How to handle massive data query and control the time within 1 sec?
I am thinking through a problem, if I get a table, and the data in it keep growing, thousand, million, billion .... One day, I think even a simple query it will need several seconds to run. So is there any means which we can use to control the time within 1 second or any reasonable time ?
Partitioning. The fastest I/O's you can do are the one you don't need to do.
Indexing. As appropriate, not for every column. You can't make every query run at memory speed, so you have to pick and choose.
Realism. You're not processing a billion I/Os through a relational engine in a single second.
Sure spread it out.
You can use something like Hive ( http://wiki.apache.org/hadoop/Hive ) for SQL queries.
It will take a few minutes per query, weather you have 100 thousand rows or 100 billion rows. You will have data living on many different computers, and though the magic of hadoop, your query will go out to where the data lives, do the query of that part, and come back with the results.
Or for faster queries with more limitations, look at Hbase ( http://hbase.apache.org/#Overview ). It also sits on top of hadoop, and is a little faster at the tradeoff of less SQL like.
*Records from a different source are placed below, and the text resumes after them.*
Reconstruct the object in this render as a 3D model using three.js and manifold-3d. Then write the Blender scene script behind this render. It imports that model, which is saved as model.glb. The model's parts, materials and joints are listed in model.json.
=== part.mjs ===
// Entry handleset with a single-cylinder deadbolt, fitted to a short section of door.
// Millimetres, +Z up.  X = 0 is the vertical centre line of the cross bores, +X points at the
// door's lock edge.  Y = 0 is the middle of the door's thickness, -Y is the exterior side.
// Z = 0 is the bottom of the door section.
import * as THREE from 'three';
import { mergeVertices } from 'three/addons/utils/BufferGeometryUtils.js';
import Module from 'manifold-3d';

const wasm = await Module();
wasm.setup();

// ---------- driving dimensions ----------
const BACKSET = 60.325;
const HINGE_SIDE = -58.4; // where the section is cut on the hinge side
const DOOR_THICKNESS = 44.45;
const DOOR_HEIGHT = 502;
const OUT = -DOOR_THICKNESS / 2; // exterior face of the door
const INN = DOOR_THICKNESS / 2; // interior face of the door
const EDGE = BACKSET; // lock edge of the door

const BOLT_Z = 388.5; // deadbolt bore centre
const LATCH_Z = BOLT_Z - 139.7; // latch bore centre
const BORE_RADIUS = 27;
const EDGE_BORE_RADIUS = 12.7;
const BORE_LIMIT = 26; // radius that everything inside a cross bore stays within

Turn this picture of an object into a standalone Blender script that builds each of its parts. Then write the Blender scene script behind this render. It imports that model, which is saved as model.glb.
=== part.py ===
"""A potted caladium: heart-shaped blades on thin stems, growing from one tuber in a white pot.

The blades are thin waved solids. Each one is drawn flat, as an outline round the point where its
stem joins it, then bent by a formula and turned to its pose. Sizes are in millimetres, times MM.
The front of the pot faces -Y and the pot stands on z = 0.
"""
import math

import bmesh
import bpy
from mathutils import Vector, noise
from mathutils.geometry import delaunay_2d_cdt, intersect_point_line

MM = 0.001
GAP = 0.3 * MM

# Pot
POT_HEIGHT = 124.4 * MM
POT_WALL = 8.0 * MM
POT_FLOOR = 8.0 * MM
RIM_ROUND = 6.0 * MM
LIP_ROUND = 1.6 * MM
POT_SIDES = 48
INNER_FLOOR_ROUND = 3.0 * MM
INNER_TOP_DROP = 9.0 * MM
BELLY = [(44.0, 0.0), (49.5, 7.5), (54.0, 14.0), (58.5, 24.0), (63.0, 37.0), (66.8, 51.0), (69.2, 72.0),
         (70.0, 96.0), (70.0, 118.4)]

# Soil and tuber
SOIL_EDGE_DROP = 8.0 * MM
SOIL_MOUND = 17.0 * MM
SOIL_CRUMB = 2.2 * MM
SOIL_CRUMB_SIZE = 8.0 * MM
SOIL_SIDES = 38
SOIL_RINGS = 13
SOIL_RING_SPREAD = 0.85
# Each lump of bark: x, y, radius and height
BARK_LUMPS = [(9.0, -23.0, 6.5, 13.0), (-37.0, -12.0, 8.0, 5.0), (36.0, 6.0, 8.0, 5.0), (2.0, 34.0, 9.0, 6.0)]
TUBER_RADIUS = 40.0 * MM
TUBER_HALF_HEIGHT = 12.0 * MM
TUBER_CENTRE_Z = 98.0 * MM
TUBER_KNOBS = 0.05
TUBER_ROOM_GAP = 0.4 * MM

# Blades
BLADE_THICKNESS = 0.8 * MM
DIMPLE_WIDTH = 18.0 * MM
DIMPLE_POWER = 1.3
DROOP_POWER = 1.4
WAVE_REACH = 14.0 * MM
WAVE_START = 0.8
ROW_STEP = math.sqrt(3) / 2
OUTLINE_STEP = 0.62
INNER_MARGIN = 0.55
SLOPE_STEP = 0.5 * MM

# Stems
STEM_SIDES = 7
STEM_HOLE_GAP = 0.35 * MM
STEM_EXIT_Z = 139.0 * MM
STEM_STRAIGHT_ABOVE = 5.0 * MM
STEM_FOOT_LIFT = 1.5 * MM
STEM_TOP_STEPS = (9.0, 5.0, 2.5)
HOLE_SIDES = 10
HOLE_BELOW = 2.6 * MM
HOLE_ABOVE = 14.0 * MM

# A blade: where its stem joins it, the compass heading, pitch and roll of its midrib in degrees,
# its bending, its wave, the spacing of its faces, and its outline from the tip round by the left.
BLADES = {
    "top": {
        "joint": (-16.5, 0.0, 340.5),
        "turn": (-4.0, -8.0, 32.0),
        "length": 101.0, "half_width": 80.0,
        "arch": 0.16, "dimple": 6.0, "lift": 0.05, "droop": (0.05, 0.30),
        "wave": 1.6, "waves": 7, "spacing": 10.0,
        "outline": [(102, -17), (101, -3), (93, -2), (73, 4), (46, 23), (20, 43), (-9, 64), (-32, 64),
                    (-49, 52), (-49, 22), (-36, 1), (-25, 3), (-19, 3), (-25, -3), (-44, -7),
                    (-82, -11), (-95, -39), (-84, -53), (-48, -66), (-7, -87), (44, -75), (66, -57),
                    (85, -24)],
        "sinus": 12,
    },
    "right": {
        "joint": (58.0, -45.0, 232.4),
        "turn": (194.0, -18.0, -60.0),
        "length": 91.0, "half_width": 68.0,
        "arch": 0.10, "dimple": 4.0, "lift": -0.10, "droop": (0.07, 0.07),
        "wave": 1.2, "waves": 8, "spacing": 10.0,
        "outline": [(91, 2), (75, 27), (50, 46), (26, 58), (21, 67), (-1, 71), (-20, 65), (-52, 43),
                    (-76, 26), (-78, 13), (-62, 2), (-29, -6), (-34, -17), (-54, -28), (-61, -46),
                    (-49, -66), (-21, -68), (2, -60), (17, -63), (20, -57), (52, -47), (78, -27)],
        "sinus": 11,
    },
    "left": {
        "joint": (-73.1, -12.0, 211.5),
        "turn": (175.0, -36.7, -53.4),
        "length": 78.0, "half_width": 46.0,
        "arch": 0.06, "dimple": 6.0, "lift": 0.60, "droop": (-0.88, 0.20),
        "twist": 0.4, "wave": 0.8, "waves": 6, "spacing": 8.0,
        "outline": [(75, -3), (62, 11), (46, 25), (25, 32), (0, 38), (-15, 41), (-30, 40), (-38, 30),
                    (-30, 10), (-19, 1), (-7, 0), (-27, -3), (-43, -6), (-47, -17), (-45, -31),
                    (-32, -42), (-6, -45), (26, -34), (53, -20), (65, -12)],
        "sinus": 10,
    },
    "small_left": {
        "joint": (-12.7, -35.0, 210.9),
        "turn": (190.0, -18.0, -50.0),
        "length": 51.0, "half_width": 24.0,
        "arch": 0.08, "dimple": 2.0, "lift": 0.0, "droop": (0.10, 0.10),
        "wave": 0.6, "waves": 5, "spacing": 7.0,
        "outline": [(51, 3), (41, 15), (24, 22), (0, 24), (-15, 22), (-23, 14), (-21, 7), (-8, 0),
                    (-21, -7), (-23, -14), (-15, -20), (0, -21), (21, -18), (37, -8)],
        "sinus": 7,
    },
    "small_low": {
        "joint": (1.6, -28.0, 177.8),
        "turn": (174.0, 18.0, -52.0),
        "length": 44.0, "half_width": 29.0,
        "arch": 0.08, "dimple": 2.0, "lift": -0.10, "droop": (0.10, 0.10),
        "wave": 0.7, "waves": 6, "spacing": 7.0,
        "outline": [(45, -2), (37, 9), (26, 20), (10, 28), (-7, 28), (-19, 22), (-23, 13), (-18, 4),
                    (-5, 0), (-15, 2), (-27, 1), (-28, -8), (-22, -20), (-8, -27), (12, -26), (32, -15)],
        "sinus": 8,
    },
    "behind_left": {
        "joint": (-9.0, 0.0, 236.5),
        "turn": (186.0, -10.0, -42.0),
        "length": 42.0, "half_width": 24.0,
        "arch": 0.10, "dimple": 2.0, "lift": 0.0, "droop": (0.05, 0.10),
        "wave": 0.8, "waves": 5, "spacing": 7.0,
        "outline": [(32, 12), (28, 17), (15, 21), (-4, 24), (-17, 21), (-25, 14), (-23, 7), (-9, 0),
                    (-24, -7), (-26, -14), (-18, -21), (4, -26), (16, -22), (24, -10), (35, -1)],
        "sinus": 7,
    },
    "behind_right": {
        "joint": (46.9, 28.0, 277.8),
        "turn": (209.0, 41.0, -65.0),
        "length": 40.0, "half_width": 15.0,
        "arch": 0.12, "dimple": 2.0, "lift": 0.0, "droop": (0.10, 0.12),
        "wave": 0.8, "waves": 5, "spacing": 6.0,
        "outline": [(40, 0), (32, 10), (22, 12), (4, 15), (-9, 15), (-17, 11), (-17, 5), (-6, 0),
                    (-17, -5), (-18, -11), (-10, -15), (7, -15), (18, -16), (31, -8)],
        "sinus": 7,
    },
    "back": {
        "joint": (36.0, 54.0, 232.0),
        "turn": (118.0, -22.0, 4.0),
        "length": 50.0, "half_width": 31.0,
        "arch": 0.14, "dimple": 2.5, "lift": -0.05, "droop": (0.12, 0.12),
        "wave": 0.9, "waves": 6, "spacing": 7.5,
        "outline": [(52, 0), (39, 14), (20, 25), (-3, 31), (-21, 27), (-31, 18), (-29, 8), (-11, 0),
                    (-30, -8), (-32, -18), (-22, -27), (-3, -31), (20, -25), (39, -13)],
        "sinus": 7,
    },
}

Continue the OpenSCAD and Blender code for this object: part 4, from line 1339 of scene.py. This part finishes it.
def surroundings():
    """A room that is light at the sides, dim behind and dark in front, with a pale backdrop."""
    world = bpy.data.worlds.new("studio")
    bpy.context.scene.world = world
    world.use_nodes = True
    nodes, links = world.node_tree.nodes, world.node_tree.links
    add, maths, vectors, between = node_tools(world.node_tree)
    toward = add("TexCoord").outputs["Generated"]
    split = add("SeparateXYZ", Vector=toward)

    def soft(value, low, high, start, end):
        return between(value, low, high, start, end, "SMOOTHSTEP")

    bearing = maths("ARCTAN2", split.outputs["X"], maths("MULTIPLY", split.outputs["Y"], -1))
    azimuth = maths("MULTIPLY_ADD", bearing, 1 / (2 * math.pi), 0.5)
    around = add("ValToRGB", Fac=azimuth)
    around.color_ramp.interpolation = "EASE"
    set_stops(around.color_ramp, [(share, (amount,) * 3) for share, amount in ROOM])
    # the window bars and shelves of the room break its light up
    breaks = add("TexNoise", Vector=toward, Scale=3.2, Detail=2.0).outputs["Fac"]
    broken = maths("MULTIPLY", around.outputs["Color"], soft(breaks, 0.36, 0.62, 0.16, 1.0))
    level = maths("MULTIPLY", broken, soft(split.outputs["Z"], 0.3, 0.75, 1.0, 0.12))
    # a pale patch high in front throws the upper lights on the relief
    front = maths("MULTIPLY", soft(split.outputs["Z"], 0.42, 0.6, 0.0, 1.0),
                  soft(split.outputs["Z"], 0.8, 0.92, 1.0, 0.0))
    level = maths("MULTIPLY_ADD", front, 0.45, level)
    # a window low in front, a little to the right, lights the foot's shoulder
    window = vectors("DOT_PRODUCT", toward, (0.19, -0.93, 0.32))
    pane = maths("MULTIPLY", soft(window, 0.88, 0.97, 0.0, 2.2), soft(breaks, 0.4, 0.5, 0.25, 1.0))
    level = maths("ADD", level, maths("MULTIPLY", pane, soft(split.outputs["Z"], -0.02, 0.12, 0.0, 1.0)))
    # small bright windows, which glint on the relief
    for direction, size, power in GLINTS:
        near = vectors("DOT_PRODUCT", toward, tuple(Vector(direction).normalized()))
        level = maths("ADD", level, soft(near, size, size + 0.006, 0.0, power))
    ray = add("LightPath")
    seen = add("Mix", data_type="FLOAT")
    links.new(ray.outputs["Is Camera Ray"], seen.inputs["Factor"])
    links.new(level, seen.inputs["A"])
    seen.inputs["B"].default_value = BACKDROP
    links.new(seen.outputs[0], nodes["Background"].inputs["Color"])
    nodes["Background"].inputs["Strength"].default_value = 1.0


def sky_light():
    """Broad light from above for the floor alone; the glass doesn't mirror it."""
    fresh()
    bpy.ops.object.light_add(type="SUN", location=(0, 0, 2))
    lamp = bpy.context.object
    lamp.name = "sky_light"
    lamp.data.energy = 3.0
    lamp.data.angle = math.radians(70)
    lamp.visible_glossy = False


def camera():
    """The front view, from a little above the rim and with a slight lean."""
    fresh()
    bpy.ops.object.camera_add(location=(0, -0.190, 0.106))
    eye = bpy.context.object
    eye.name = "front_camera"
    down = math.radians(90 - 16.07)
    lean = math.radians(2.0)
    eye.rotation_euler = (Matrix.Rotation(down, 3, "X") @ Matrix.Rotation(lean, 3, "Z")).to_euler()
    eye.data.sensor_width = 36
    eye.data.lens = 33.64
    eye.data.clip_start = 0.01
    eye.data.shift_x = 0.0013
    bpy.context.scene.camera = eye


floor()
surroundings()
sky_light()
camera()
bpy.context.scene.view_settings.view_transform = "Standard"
Think you should community wiki this as there won't a single correct answer (or you get a lot more specific in your question).
Firstly, expanding Tim's indexing. Btree indexes are like an upside down pyramid. Your Root/'level 0' block may point to a hundred 'level 1' blocks. They each point to a hundred 'level 2' blocks and they each point to a hundred 'level 3' blocks. That's a million 'level 3' blocks, which can point to a hundred million data rows. That's five reads to get to any row in that dataset (and probably all but the last two are cached in memory). One more level lifts your dataset by two orders of magnitude. Indexes scale REALLY well, so if your application use case is playing with small data volumes in a very large dataset, you're fine.
Partitioning can be seen as an alternative form of indexing, where you want to quickly exclude a significant part of the work.
Datawarehouse appliances are a second solution, when you expect to be dealing with large datasets within even larger datasets. Generally the solution is to throw disks at a problem, with or without CPUs/memory dedicated to those disks to split the problem.
Distributed database are mostly solving a different form of scalability, that of large numbers of concurrent users. There's only so much memory a CPU can address, and therefore only so many users that a CPU can cope with without them fighting over memory. Replication worked to a degree, especially with older style read-heavy applications. The problem that the newer NoSQL database are addressing is to do that and get consistent results, including managing backups and recoveries to restore consistency. They've generally done that by going for 'eventual consistency', accepting transient inconsistencies as the tradeoff for scalability.
I'd venture to say that there are few NoSQL database where the data volume has precluded a RDBMS solution. Rather it's been the user/transaction/write volume that has pushed distributed databases.
Solid State storage will also play a part. The problem with brown spinning disks recently has been less to do with capacity as rotation. They can't go fast enough to quickly access all the data you can store on them. Flash drives/cards/memory/cache basically take out that 'seek' time that is holding everything up.
Indexing will solve 90% of your problems. Finding one unique element out of a million in a binary tree will require traversing only 30 nodes (0.003% of the total number of records).
Depending on the data, you could make aggregation tables. So if you were recording a statistic and sampled every 5 minutes, you could simply aggregate the data into a table with each row representing an average reading over a period of an hour, a day, and so on.